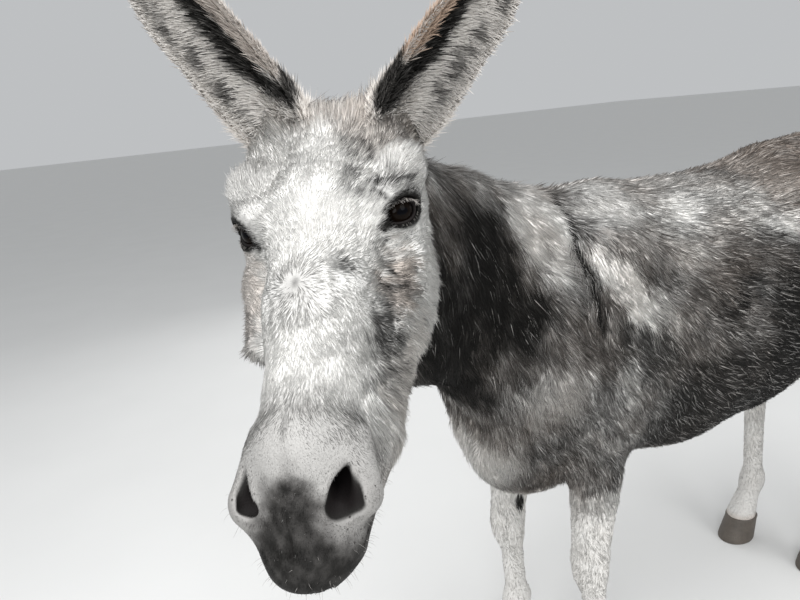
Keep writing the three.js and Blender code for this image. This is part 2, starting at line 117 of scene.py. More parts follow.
def lerp(a, b, t):
    return a + (b - a) * t


def ease(value, start, end):
    """0 before start, 1 after end, smooth between."""
    t = np.clip((np.asarray(value, float) - start) / (end - start), 0, 1)
    return t * t * (3 - 2 * t)


def flatten(vectors, normals):
    """What is left of the vectors along a surface, at unit length."""
    return unit(vectors - normals * dot(vectors, normals)[..., None])


def mirrored(vector, s):
    return np.array((vector[0] * s, vector[1], vector[2]), float)


def basis(direction, side):
    """Rows: side, up and direction, made square to each other."""
    z = unit(direction)
    x = unit(np.asarray(side, float) - z * dot(side, z))
    return np.stack([x, np.cross(z, x), z])


def ripple(points, size, seed, waves=5):
    """A smooth field between about -1 and 1 whose swells are about size across."""
    rng = np.random.default_rng(seed)
    total = np.zeros(len(points), np.float32)
    for _ in range(waves):
        wave = unit(rng.normal(size=3)) * (2 * math.pi / size) * rng.uniform(0.55, 1.5)
        total += np.sin(points @ wave.astype(np.float32) + np.float32(rng.uniform(0, 6.28)))
    return total / math.sqrt(waves)


def mottle(points, size, seed):
    """A field with detail at several sizes, between about -1 and 1."""
    fields = [ripple(points, size / 2.1 ** i, seed + i, 6) / 1.7 ** i for i in range(4)]
    return sum(fields) / 1.6


# ---- masses: each gives about how far points lie outside it


def elliptic_reach(x, y, z, width, height, depth):
    """How far points lie outside an egg shape round the origin, along the line to it."""
    reach = np.sqrt(x * x + y * y + z * z) + 1e-6
    ratio = np.sqrt((x / width) ** 2 + (y / height) ** 2 + (z / depth) ** 2) + 1e-8
    return reach - np.minimum(reach / ratio, 2 * np.maximum(width, height))


def lump(centre, radii):
    """An egg-shaped mass."""
    centre = np.array(centre, np.float32)
    width, height, depth = (np.float32(radius) for radius in radii)

    def form(p):
        q = p - centre
        return elliptic_reach(q[:, 0], q[:, 1], q[:, 2], width, height, depth)

    return form


def limb(start, end, start_radii, end_radii, side=(1, 0, 0)):
    """A tapering mass between two points; each pair of radii is along side, then square to it."""
    origin = np.array(start, np.float32)
    along = np.array(end, float) - np.array(start, float)
    length = np.float32(np.linalg.norm(along))
    x, up, z = basis(along, side)
    axes = np.stack([x, up, z], 1).astype(np.float32)

    def form(p):
        q = (p - origin) @ axes
        t = np.clip(q[:, 2] / length, 0, 1)
        width = lerp(np.float32(start_radii[0]), np.float32(end_radii[0]), t)
        height = lerp(np.float32(start_radii[1]), np.float32(end_radii[1]), t)
        depth = np.minimum(width, height)
        return elliptic_reach(q[:, 0], q[:, 1], q[:, 2] - t * length, width, height, depth)

    return form


def chain(stations, side=(1, 0, 0)):
    """Limbs from each station to the next; a station is a point and its radii."""
    return [limb(a[0], b[0], a[1], b[1], side) for a, b in zip(stations, stations[1:])]


def soft_min(a, b, softness):
    """The smaller of two values, with a fillet where they meet."""
    near = np.maximum(softness - np.abs(a - b), 0) / softness
    return np.minimum(a, b) - near * near * softness * 0.25


def blend(softness, masses):
    first, *others = masses

    def form(p):
        return functools.reduce(lambda total, mass: soft_min(total, mass(p), softness), others, first(p))

    return form


def carve(value, masses, p, softness):
    """The value at p after the masses are taken away."""
    return functools.reduce(lambda total, mass: -soft_min(-total, mass(p), softness), masses, value)


def hollow(softness, form, masses):
    return lambda p: carve(form(p), masses, p, softness)


def around(centre, radius, form):
    """The form, worked out only inside a ball that holds it with room to spare."""
    centre = np.array(centre, np.float32)

    def bounded(p):
        off = np.sqrt(((p - centre) ** 2).sum(1)) - radius
        result = np.maximum(off, 0) + 70
        near = off < 0
        if near.any():
            result[near] = form(p[near])
        return result.astype(np.float32)

    return bounded


def both_sides(make):
    return make(1) + make(-1)


# ---- trunk and legs

TRUNK = blend(60, [
    *chain([
        ((0, -85, 790), (122, 180)),
        ((0, 60, 778), (172, 256)),
        ((0, 230, 760), (208, 258)),
        ((0, 400, 766), (210, 252)),
        ((0, 560, 822), (186, 212)),
        ((0, 705, 862), (145, 155)),
    ]),
    limb((0, -70, 935), (0, 110, 965), (50, 72), (48, 58)),  # withers
    limb((0, 580, 1000), (0, 700, 1020), (80, 60), (66, 56)),  # croup
    lump((0, -70, 592), (100, 130, 112)),  # brisket
    *both_sides(lambda s: [
        limb((s * 112, 45, 925), (s * 128, -105, 770), (42, 80), (55, 85)),  # shoulder blade
        limb((s * 128, -110, 750), (s * 112, 10, 635), (52, 62), (50, 66)),  # upper arm
        limb((s * 60, -170, 770), (s * 64, -130, 620), (60, 62), (52, 60)),  # breast
        lump((s * 140, 525, 965), (42, 62, 42)),  # point of hip
        limb((s * 105, 605, 890), (s * 122, 642, 715), (82, 165), (64, 118)),  # thigh
        limb((s * 68, 760, 890), (s * 92, 748, 715), (58, 70), (48, 60)),  # buttock
        lump((s * 140, 550, 685), (52, 80, 92)),  # stifle
    ]),
])


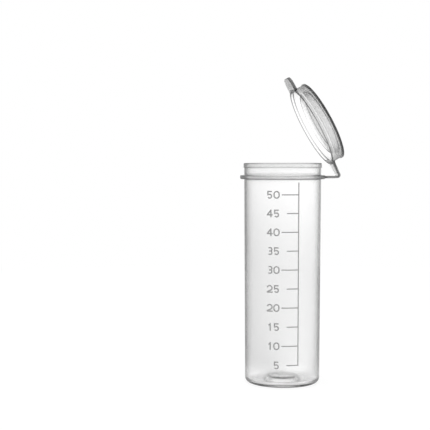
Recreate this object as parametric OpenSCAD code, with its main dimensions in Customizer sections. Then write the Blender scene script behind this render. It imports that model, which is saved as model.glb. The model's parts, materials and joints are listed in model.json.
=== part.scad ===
// Graduated sample tube of clear moulded plastic, with a snap lid on a living hinge.
// The foot stands on z = 0, the tube's axis is Z, and the lid is hinged on the +X side.

/* [Tube] */
// Height of the rim above the foot
tube_h = 89.5; // [88:0.5:100]
// Outer radius of the neck, and of the wall where it meets the collar
tube_r = 15.6; // [14.5:0.1:17]
// How much smaller the radius is at the foot, so that the moulding leaves its core
draft = 0.4; // [0.1:0.05:0.6]
// Thickness of the wall
wall_t = 0.85; // [0.7:0.05:1.2]
// Length of the straight bore below the rim
bore_h = 7.5; // [5:0.5:12]

/* [Foot and floor] */
// Radius of the rounded corner between the foot and the wall
corner_r = 2; // [1.5:0.1:2.5]
// Radius of the rounded corner inside, between the floor and the wall
inner_corner_r = 1.3; // [0.5:0.1:2.8]
// Thickness of the floor
floor_t = 1.2; // [0.8:0.1:1.3]
// Radius of the hollow under the raised centre, where it meets the foot
punt_r = 6.3; // [4:0.1:8]
// Height of the hollow under the raised centre
punt_h = 1.8; // [1:0.1:2.5]
// How much narrower the hollow is at its top
punt_slope = 1.2; // [0.5:0.1:2]

/* [Collar and snap bead] */
// Height of the collar's underside above the foot
collar_z = 83; // [82:0.1:84]
// Thickness of the collar
collar_t = 1.55; // [1.2:0.05:1.6]
// How far the collar stands out from the neck
collar_w = 1.7; // [1:0.1:2.5]
// Size of the sloped root under the collar, which clears the marks
root_w = 0.2; // [0.2:0.05:0.4]
// Height of the snap bead round the mouth
bead_h = 2; // [1.2:0.1:2.4]
// How far the snap bead stands out from the neck
bead_w = 0.3; // [0.2:0.05:0.3]

/* [Lid] */
// Angle that the lid stands open at
open_angle = 61.5; // [0:0.5:180]
// Radius of the lid's top disc
plate_r = 16.95; // [16.9:0.05:17.2]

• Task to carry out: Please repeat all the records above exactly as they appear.

• Result below:
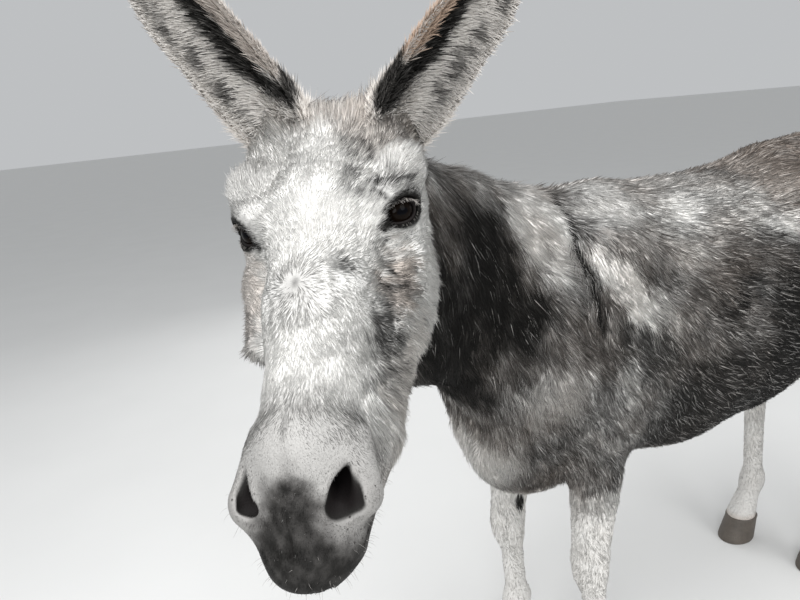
Keep writing the three.js and Blender code for this image. This is part 2, starting at line 117 of scene.py. More parts follow.
def lerp(a, b, t):
    return a + (b - a) * t


def ease(value, start, end):
    """0 before start, 1 after end, smooth between."""
    t = np.clip((np.asarray(value, float) - start) / (end - start), 0, 1)
    return t * t * (3 - 2 * t)


def flatten(vectors, normals):
    """What is left of the vectors along a surface, at unit length."""
    return unit(vectors - normals * dot(vectors, normals)[..., None])


def mirrored(vector, s):
    return np.array((vector[0] * s, vector[1], vector[2]), float)


def basis(direction, side):
    """Rows: side, up and direction, made square to each other."""
    z = unit(direction)
    x = unit(np.asarray(side, float) - z * dot(side, z))
    return np.stack([x, np.cross(z, x), z])


def ripple(points, size, seed, waves=5):
    """A smooth field between about -1 and 1 whose swells are about size across."""
    rng = np.random.default_rng(seed)
    total = np.zeros(len(points), np.float32)
    for _ in range(waves):
        wave = unit(rng.normal(size=3)) * (2 * math.pi / size) * rng.uniform(0.55, 1.5)
        total += np.sin(points @ wave.astype(np.float32) + np.float32(rng.uniform(0, 6.28)))
    return total / math.sqrt(waves)


def mottle(points, size, seed):
    """A field with detail at several sizes, between about -1 and 1."""
    fields = [ripple(points, size / 2.1 ** i, seed + i, 6) / 1.7 ** i for i in range(4)]
    return sum(fields) / 1.6


# ---- masses: each gives about how far points lie outside it


def elliptic_reach(x, y, z, width, height, depth):
    """How far points lie outside an egg shape round the origin, along the line to it."""
    reach = np.sqrt(x * x + y * y + z * z) + 1e-6
    ratio = np.sqrt((x / width) ** 2 + (y / height) ** 2 + (z / depth) ** 2) + 1e-8
    return reach - np.minimum(reach / ratio, 2 * np.maximum(width, height))


def lump(centre, radii):
    """An egg-shaped mass."""
    centre = np.array(centre, np.float32)
    width, height, depth = (np.float32(radius) for radius in radii)

    def form(p):
        q = p - centre
        return elliptic_reach(q[:, 0], q[:, 1], q[:, 2], width, height, depth)

    return form


def limb(start, end, start_radii, end_radii, side=(1, 0, 0)):
    """A tapering mass between two points; each pair of radii is along side, then square to it."""
    origin = np.array(start, np.float32)
    along = np.array(end, float) - np.array(start, float)
    length = np.float32(np.linalg.norm(along))
    x, up, z = basis(along, side)
    axes = np.stack([x, up, z], 1).astype(np.float32)

    def form(p):
        q = (p - origin) @ axes
        t = np.clip(q[:, 2] / length, 0, 1)
        width = lerp(np.float32(start_radii[0]), np.float32(end_radii[0]), t)
        height = lerp(np.float32(start_radii[1]), np.float32(end_radii[1]), t)
        depth = np.minimum(width, height)
        return elliptic_reach(q[:, 0], q[:, 1], q[:, 2] - t * length, width, height, depth)

    return form


def chain(stations, side=(1, 0, 0)):
    """Limbs from each station to the next; a station is a point and its radii."""
    return [limb(a[0], b[0], a[1], b[1], side) for a, b in zip(stations, stations[1:])]


def soft_min(a, b, softness):
    """The smaller of two values, with a fillet where they meet."""
    near = np.maximum(softness - np.abs(a - b), 0) / softness
    return np.minimum(a, b) - near * near * softness * 0.25


def blend(softness, masses):
    first, *others = masses

    def form(p):
        return functools.reduce(lambda total, mass: soft_min(total, mass(p), softness), others, first(p))

    return form


def carve(value, masses, p, softness):
    """The value at p after the masses are taken away."""
    return functools.reduce(lambda total, mass: -soft_min(-total, mass(p), softness), masses, value)


def hollow(softness, form, masses):
    return lambda p: carve(form(p), masses, p, softness)


def around(centre, radius, form):
    """The form, worked out only inside a ball that holds it with room to spare."""
    centre = np.array(centre, np.float32)

    def bounded(p):
        off = np.sqrt(((p - centre) ** 2).sum(1)) - radius
        result = np.maximum(off, 0) + 70
        near = off < 0
        if near.any():
            result[near] = form(p[near])
        return result.astype(np.float32)

    return bounded


def both_sides(make):
    return make(1) + make(-1)


# ---- trunk and legs

TRUNK = blend(60, [
    *chain([
        ((0, -85, 790), (122, 180)),
        ((0, 60, 778), (172, 256)),
        ((0, 230, 760), (208, 258)),
        ((0, 400, 766), (210, 252)),
        ((0, 560, 822), (186, 212)),
        ((0, 705, 862), (145, 155)),
    ]),
    limb((0, -70, 935), (0, 110, 965), (50, 72), (48, 58)),  # withers
    limb((0, 580, 1000), (0, 700, 1020), (80, 60), (66, 56)),  # croup
    lump((0, -70, 592), (100, 130, 112)),  # brisket
    *both_sides(lambda s: [
        limb((s * 112, 45, 925), (s * 128, -105, 770), (42, 80), (55, 85)),  # shoulder blade
        limb((s * 128, -110, 750), (s * 112, 10, 635), (52, 62), (50, 66)),  # upper arm
        limb((s * 60, -170, 770), (s * 64, -130, 620), (60, 62), (52, 60)),  # breast
        lump((s * 140, 525, 965), (42, 62, 42)),  # point of hip
        limb((s * 105, 605, 890), (s * 122, 642, 715), (82, 165), (64, 118)),  # thigh
        limb((s * 68, 760, 890), (s * 92, 748, 715), (58, 70), (48, 60)),  # buttock
        lump((s * 140, 550, 685), (52, 80, 92)),  # stifle
    ]),
])


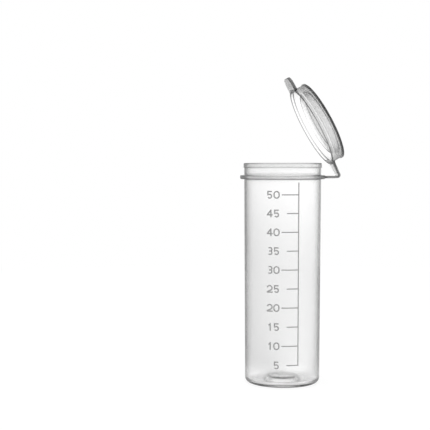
Recreate this object as parametric OpenSCAD code, with its main dimensions in Customizer sections. Then write the Blender scene script behind this render. It imports that model, which is saved as model.glb. The model's parts, materials and joints are listed in model.json.
=== part.scad ===
// Graduated sample tube of clear moulded plastic, with a snap lid on a living hinge.
// The foot stands on z = 0, the tube's axis is Z, and the lid is hinged on the +X side.

/* [Tube] */
// Height of the rim above the foot
tube_h = 89.5; // [88:0.5:100]
// Outer radius of the neck, and of the wall where it meets the collar
tube_r = 15.6; // [14.5:0.1:17]
// How much smaller the radius is at the foot, so that the moulding leaves its core
draft = 0.4; // [0.1:0.05:0.6]
// Thickness of the wall
wall_t = 0.85; // [0.7:0.05:1.2]
// Length of the straight bore below the rim
bore_h = 7.5; // [5:0.5:12]

/* [Foot and floor] */
// Radius of the rounded corner between the foot and the wall
corner_r = 2; // [1.5:0.1:2.5]
// Radius of the rounded corner inside, between the floor and the wall
inner_corner_r = 1.3; // [0.5:0.1:2.8]
// Thickness of the floor
floor_t = 1.2; // [0.8:0.1:1.3]
// Radius of the hollow under the raised centre, where it meets the foot
punt_r = 6.3; // [4:0.1:8]
// Height of the hollow under the raised centre
punt_h = 1.8; // [1:0.1:2.5]
// How much narrower the hollow is at its top
punt_slope = 1.2; // [0.5:0.1:2]

/* [Collar and snap bead] */
// Height of the collar's underside above the foot
collar_z = 83; // [82:0.1:84]
// Thickness of the collar
collar_t = 1.55; // [1.2:0.05:1.6]
// How far the collar stands out from the neck
collar_w = 1.7; // [1:0.1:2.5]
// Size of the sloped root under the collar, which clears the marks
root_w = 0.2; // [0.2:0.05:0.4]
// Height of the snap bead round the mouth
bead_h = 2; // [1.2:0.1:2.4]
// How far the snap bead stands out from the neck
bead_w = 0.3; // [0.2:0.05:0.3]

/* [Lid] */
// Angle that the lid stands open at
open_angle = 61.5; // [0:0.5:180]
// Radius of the lid's top disc
plate_r = 16.95; // [16.9:0.05:17.2]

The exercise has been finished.